»»

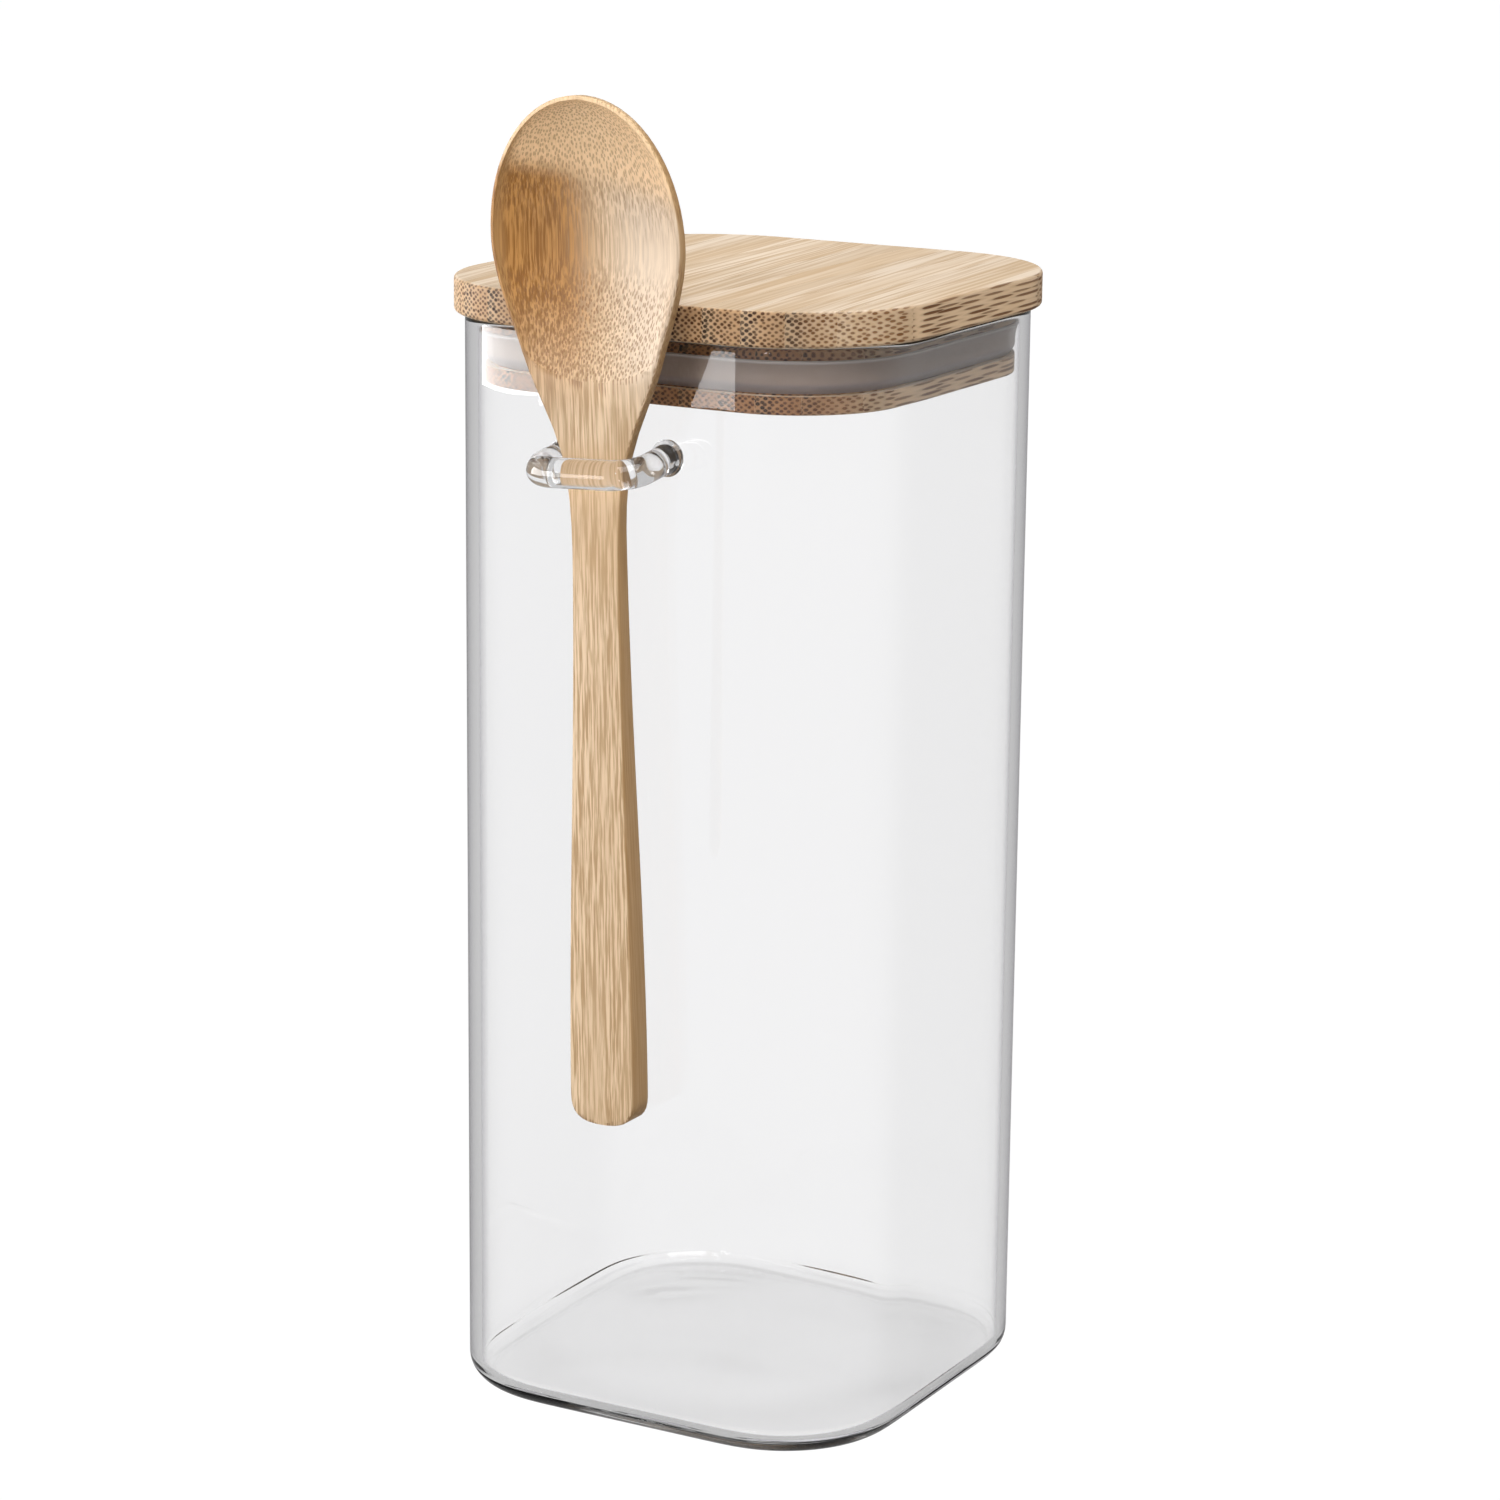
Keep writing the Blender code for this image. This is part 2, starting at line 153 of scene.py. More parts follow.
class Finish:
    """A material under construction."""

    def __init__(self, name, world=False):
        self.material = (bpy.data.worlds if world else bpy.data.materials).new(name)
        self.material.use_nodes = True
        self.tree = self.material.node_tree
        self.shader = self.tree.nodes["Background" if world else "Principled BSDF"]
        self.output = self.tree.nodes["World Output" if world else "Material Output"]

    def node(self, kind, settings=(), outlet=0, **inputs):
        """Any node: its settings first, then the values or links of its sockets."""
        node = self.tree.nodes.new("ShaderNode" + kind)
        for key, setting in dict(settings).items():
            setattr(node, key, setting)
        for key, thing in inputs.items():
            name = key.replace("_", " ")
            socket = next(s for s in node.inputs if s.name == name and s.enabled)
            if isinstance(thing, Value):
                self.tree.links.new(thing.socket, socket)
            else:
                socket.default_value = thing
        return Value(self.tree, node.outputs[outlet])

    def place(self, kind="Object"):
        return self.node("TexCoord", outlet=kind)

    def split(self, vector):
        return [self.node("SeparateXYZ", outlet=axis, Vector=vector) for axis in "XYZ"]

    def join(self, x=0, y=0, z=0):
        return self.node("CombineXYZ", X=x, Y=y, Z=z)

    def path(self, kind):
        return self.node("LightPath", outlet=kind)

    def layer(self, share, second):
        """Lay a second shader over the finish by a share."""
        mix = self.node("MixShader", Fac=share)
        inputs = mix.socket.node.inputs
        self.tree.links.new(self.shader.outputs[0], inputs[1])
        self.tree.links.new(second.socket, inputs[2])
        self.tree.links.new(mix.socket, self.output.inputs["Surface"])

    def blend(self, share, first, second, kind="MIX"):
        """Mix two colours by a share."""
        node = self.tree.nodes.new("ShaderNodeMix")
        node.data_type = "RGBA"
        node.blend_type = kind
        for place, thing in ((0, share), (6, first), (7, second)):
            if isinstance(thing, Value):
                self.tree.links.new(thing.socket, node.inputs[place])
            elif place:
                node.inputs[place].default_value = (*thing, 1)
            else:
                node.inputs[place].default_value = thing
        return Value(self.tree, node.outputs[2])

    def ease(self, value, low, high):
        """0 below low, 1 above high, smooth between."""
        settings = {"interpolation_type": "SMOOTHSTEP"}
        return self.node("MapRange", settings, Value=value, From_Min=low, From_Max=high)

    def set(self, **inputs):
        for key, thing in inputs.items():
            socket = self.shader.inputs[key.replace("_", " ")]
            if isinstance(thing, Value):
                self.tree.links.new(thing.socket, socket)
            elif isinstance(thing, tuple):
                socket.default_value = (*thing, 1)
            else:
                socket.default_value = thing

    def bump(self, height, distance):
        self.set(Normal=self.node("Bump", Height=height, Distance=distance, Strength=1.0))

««
»»

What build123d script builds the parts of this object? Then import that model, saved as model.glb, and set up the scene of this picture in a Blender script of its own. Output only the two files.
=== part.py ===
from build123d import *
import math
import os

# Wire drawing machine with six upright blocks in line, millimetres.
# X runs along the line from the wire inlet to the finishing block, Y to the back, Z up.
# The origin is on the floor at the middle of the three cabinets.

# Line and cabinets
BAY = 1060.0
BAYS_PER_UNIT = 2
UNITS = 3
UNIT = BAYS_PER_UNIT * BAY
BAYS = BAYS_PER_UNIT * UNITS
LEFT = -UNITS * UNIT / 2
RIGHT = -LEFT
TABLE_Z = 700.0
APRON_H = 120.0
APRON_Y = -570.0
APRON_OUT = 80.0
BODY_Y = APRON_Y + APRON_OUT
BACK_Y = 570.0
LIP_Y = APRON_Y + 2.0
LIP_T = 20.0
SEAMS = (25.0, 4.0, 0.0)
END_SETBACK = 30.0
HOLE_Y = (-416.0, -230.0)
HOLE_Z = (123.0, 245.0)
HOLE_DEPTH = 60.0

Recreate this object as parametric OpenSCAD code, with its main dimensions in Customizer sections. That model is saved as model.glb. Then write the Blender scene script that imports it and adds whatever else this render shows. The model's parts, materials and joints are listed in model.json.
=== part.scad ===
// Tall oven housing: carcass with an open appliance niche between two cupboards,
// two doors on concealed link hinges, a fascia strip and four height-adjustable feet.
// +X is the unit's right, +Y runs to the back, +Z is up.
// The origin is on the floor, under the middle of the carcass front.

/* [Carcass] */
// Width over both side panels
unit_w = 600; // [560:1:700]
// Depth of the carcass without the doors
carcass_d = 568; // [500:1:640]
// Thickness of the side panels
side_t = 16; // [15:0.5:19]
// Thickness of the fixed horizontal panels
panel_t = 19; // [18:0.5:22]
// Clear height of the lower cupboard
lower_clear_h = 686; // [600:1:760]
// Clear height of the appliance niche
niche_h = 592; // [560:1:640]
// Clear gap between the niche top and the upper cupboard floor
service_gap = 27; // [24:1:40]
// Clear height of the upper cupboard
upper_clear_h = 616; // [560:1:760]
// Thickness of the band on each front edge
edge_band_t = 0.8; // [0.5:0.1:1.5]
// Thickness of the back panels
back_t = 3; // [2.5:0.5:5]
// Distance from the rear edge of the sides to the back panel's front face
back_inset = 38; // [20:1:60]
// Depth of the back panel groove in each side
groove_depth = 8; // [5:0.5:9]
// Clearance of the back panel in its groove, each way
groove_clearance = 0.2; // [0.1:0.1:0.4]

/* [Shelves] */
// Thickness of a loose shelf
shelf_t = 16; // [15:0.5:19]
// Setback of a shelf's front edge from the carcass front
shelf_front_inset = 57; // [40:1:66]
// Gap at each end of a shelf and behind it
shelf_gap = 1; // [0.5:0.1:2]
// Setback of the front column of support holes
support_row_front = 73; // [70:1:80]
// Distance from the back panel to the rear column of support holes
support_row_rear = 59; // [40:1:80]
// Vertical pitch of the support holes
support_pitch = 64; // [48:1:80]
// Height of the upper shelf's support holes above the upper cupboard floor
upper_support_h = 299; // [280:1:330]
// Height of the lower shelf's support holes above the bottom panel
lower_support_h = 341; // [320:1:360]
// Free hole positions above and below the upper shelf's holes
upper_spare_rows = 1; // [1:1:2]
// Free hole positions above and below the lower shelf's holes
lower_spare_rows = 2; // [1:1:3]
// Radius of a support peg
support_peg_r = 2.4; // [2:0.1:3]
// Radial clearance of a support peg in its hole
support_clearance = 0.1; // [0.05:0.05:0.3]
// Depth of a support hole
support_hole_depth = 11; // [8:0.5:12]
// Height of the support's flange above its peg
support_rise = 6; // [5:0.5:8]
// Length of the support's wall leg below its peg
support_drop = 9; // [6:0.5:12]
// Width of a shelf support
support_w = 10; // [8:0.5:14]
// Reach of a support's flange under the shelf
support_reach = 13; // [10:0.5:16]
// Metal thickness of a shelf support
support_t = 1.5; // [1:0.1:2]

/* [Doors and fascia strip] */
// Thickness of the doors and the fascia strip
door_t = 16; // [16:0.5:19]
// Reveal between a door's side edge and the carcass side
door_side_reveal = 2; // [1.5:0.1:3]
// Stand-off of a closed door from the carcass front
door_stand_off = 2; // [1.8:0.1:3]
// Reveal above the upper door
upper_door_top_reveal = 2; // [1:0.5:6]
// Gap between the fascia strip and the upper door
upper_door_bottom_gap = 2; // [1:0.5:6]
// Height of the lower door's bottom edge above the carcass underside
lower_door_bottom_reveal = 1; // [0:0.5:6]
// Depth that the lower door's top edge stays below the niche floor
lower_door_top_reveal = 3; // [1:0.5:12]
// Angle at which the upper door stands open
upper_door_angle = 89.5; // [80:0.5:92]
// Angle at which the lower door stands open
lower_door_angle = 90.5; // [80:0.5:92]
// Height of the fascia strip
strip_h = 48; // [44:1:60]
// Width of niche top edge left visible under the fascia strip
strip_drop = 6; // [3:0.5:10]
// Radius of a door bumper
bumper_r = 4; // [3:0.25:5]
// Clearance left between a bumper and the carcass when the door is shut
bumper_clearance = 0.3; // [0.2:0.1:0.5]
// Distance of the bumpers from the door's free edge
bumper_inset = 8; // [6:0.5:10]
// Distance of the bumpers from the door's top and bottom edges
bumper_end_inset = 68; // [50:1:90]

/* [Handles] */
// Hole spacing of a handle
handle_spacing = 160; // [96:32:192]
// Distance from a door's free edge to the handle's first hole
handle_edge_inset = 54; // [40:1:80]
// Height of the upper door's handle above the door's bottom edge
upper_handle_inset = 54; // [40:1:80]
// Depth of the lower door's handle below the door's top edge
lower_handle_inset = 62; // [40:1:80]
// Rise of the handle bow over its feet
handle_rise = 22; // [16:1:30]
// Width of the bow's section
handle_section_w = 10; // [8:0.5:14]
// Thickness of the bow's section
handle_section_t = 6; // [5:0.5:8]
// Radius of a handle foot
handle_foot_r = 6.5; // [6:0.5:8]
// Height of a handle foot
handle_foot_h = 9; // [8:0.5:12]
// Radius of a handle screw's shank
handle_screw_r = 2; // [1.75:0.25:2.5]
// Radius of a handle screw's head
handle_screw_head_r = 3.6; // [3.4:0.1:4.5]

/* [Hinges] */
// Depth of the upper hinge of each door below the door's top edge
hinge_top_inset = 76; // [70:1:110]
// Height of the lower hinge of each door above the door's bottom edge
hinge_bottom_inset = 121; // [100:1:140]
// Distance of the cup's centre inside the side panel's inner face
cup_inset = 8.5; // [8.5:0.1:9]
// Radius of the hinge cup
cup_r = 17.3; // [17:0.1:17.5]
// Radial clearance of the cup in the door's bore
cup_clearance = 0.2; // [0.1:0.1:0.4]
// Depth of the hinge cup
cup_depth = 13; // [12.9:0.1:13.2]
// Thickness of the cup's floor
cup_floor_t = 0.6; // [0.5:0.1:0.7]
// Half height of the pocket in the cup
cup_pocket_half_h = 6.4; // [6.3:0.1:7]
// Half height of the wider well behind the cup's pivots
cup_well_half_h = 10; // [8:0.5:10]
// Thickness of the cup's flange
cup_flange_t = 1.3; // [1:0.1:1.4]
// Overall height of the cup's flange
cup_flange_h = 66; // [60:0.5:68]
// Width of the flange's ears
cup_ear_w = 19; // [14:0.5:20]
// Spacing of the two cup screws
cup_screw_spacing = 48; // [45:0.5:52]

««
»»

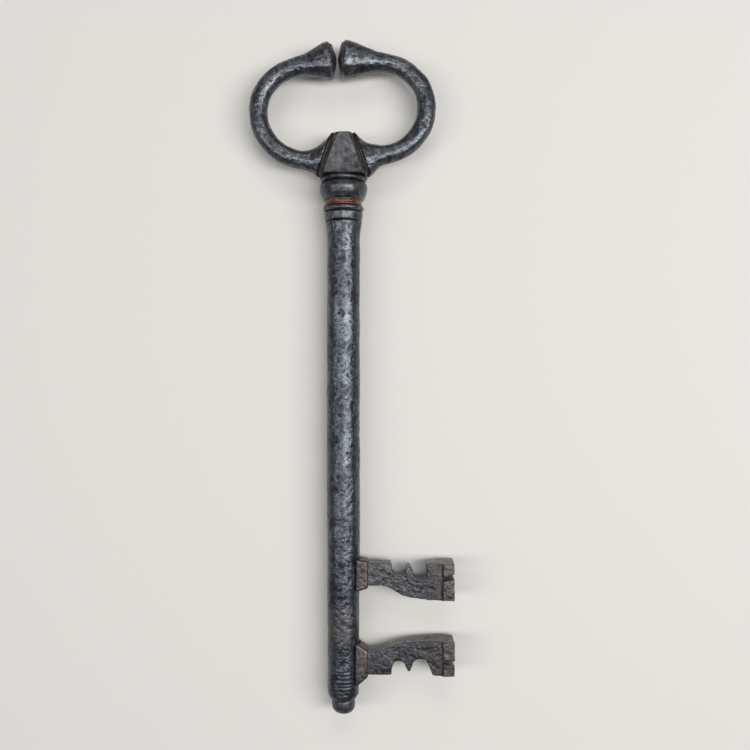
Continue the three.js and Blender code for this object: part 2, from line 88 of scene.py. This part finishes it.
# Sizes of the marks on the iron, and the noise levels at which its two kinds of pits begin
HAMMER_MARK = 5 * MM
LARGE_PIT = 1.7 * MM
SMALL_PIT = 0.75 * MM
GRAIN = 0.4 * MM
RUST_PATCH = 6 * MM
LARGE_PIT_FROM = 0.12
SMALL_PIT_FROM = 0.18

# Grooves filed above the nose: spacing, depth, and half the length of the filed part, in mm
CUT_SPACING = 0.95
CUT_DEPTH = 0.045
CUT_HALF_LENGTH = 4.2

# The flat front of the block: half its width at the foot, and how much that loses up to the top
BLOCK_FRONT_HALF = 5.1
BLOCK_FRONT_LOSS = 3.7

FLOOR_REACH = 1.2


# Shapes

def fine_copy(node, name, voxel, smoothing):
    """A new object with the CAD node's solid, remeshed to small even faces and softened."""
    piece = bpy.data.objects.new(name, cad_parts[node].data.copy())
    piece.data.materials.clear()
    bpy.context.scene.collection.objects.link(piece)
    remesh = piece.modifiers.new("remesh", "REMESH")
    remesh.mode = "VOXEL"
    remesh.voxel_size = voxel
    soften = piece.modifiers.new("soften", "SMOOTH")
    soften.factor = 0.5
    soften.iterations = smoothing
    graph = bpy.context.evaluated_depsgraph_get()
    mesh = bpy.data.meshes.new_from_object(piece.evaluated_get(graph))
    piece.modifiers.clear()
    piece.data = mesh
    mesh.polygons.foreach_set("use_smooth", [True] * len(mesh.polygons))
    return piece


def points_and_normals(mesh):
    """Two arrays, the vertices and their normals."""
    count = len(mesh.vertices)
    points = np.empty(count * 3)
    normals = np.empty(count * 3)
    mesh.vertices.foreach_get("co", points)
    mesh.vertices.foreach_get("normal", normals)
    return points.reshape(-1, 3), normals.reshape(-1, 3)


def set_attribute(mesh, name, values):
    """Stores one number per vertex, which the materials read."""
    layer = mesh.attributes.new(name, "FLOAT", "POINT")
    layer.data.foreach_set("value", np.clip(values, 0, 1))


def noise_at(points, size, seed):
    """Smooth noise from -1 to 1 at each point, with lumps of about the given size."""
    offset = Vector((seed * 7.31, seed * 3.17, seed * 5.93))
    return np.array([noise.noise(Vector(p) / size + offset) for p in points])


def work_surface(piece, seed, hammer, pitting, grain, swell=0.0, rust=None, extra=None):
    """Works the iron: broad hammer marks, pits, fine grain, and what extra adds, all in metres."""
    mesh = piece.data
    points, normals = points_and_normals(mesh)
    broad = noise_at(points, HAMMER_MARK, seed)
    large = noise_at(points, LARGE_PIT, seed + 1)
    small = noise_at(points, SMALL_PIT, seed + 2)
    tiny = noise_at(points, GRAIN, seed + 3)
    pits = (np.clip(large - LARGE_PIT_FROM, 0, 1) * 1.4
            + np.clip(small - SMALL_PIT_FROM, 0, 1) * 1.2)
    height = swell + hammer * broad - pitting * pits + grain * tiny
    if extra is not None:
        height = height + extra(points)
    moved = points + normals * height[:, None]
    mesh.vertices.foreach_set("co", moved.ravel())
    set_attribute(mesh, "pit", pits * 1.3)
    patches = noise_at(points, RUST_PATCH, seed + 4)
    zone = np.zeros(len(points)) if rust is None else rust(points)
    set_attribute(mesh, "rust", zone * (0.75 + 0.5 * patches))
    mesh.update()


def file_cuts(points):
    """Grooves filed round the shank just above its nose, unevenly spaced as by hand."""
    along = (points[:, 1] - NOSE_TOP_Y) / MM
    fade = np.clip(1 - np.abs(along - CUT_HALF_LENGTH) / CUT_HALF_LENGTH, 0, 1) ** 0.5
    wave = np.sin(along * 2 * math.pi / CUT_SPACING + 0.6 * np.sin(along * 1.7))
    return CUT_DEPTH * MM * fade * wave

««

# YOUR GOAL:
Repeat, word for word, only the lines from the line holding "Continue the three.js" through the line holding "CUT_HALF_LENGTH = 4.2", with both of those lines included.

# RESPONSE TO THIS TASK:
Continue the three.js and Blender code for this object: part 2, from line 88 of scene.py. This part finishes it.
# Sizes of the marks on the iron, and the noise levels at which its two kinds of pits begin
HAMMER_MARK = 5 * MM
LARGE_PIT = 1.7 * MM
SMALL_PIT = 0.75 * MM
GRAIN = 0.4 * MM
RUST_PATCH = 6 * MM
LARGE_PIT_FROM = 0.12
SMALL_PIT_FROM = 0.18

# Grooves filed above the nose: spacing, depth, and half the length of the filed part, in mm
CUT_SPACING = 0.95
CUT_DEPTH = 0.045
CUT_HALF_LENGTH = 4.2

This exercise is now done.